We just had our 700 MHz auction in Canada for exactly this reason, with the intent to offer converged voice and data using Voice over LTE (VoLTE) with extremely stringent QoS to ensure your voice calls succeed over the guy streaming Netflix next door. It isn't 1G analog, but these changes are directly targeted at rural users.
(Score: 2, Funny) by demonlapin on Sunday February 23 2014, @05:13PM
(Score: 1) by Luke on Monday February 24 2014, @09:41AM
Actually the Motorola 'brick' I typically used was around 0.5 or 1w IIRC, the bagphone (or carphone) was 3W with a better antenna and correspondingly better range.
Usefully I had several of them with the same (cloned) ESN and so if I lost or broke one I could just grab another - not so easy if you lose your SIM card today...
(Score: 1) by Luke on Monday February 24 2014, @09:37AM
VoLTE sounds interesting, I'll need to look it up as I've not heard any plans to introduce it here in NZ, the best we get is plain old 900Mhz GSM/UMTS.
Certainly GSM (that I use) has the dropout problem, not to mention the 35km (or 70km) range limit regardless of signal strength. UMTS would require a new telephone and they just don't make what I'd be prepared to use [large, inexpensive with no 'smart' facilites] but it would get around the absolute range limit, although I expect there'd still be the dropout and audio quality issue.
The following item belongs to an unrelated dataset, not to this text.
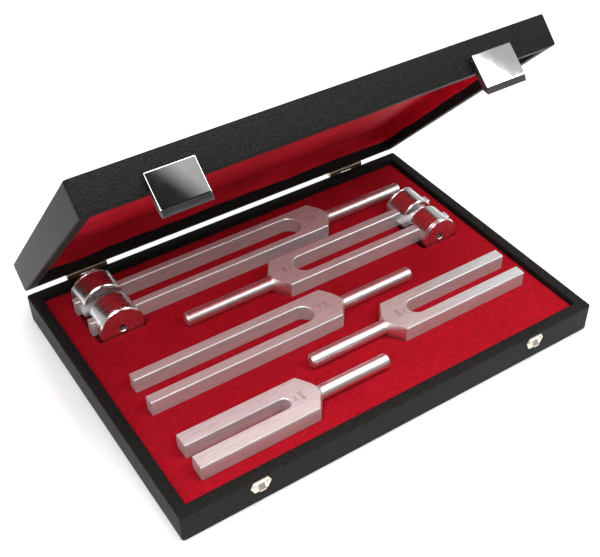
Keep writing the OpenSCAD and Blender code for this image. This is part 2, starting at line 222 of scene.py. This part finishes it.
def drawn_metal(name, along, rough=0.40, tone=(0.80, 0.80, 0.80)):
    """Bar stock with fine lengthwise draw lines; along is the scale of the lines on each axis."""
    t = Tree(name)
    lines = t.noise(1.0, 3, 0.6, vector=t.scaled(along))
    fine = t.noise(1.0, 2, 0.6, vector=t.scaled(tuple(a * 2.3 for a in along)))
    speck = t.noise(2600, 2, 0.5)
    stain = t.noise(45, 4, 0.6)
    both = t.math("ADD", t.math("MULTIPLY", lines, 0.4), t.math("MULTIPLY", fine, 0.35))
    both = t.math("ADD", both, t.math("MULTIPLY", speck, 0.25))
    dark = tuple(c * 0.66 for c in tone)
    color = t.mix(t.ramp(both, 0, 1, 0.34, 0.62), dark, tone)
    color = t.mix(t.ramp(stain, 0.0, 0.10, 0.55, 0.8), color, (0.60, 0.56, 0.55))
    roughness = t.math("ADD", t.ramp(both, rough - 0.06, rough + 0.07, 0.3, 0.7),
                       t.ramp(stain, 0.0, 0.05, 0.5, 0.8))
    normal = t.bump(both, 0.30, 0.00003)
    return t.set(color=color, metallic=0.62, roughness=roughness, normal=normal)


def turned_metal(name, axis, centre, rough=0.37, tone=(0.90, 0.87, 0.87)):
    """Lathe-finished metal: rings round an axis through centre, seen both on the sides and on the ends."""
    t = Tree(name)
    shift = t.add("ShaderNodeVectorMath", operation="SUBTRACT")
    t.link(t.coord, shift.inputs[0])
    shift.inputs[1].default_value = centre
    parts = t.add("ShaderNodeSeparateXYZ")
    t.link(shift.outputs[0], parts.inputs[0])
    names = ["X", "Y", "Z"]
    along = parts.outputs[names.pop(axis)]
    u, v = (parts.outputs[n] for n in names)
    radius = t.math("SQRT", t.math("ADD", t.math("MULTIPLY", u, u), t.math("MULTIPLY", v, v)))
    facing = t.add("ShaderNodeSeparateXYZ")
    t.link(t.add("ShaderNodeNewGeometry").outputs["Normal"], facing.inputs[0])
    end_face = t.math("GREATER_THAN", t.math("ABSOLUTE", facing.outputs["XYZ"[axis]]), 0.6)
    ring = t.math("ADD", along, t.math("MULTIPLY", radius, end_face))
    where = t.add("ShaderNodeCombineXYZ")
    t.link(ring, where.inputs["X"])
    rings = t.noise(1100, 2, 0.6, vector=where.outputs[0])
    coarse = t.noise(420, 2, 0.6, vector=where.outputs[0])
    smear = t.noise(140, 4, 0.6)
    both = t.math("ADD", t.math("MULTIPLY", rings, 0.6), t.math("MULTIPLY", coarse, 0.4))
    color = t.mix(t.ramp(both, 0, 1, 0.35, 0.65), tuple(c * 0.88 for c in tone), tone)
    roughness = t.math("ADD", t.ramp(both, rough - 0.02, rough + 0.04, 0.3, 0.7),
                       t.ramp(smear, 0.0, 0.05, 0.45, 0.8))
    return t.set(color=color, metallic=1.0, roughness=roughness)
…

Despite the VoLTE QoS you mention I'm not sure it would completely deal with the latter, have you direct experience of it?
FYI our AMPS frequency here was 800Mhz, I'm not sure what the DAMPS was, possibly the same. Presently digital occupies at least the 900/1800Mhz bands, the latter of course is worse for range, particularly around hills. I think there's been some further spectrum sales to the Telco's recently so there'll be a few more blocks in use shortly.